Sin embargo, el resultado fue contrario al esperado: las sanciones no sirvieron para nada, dado que con Myanmar comerciaban sus vecinos, China y muchos otros países, y el país supuestamente aislado se desarrollaba de una manera más que satisfactoria. Posteriormente los vecinos persuadieron a los militares que estaban en el poder en Myanmar de que no tuvieran miedo de Occidente e iniciaran reformas políticas que no tardaron en ponerse en práctica.
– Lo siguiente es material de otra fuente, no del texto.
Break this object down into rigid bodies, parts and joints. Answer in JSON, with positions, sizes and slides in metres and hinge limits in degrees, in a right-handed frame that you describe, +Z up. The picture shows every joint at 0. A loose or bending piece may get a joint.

La Unión Europea y Estados Unidos, que no consiguieron nada con su política y además quedaron al margen de lo que está ocurriendo en Myanmar, aparentan estar muy contentos y orgullosos de haber «acabado con la dictadura». El resto del mundo, sin embargo, no se deja engañar y se da cuenta de cómo, debido a su postura, la UE queda en una posición nada ventajosa.
La diplomacia rusa también en más de una ocasión se ha visto en semejante apuro. Por ejemplo, en sus relaciones con Turkmenistán y los Países Bálticos relativas al estatus de la población rusoparlante. Se podría perfectamente dar pasos bruscos, introducir sanciones y soñar con cambiar el régimen, sin poder ayudar realmente a nuestros compatriotas. A veces, el tiempo y la paciencia ofrecen unos resultados más positivos.
El caso de Bielorrusia tiene mucho del «caso Birmania». El país eslavo aguantará durante algún tiempo sin tener contactos con Europa, ya que ha sobrevivido en la reciente crisis financiera. Aguantará, en primer lugar, gracias a los vecinos y a la migración laboral. Las particularidades de Bielorrusia se están difuminando a ojos vista, participando el país de manera activa en los procesos de integración. Y se puede decir con toda seguridad que el estilo político de Minsk se someterá a cambios, unos cambios que operarán de una manera natural e imperceptible.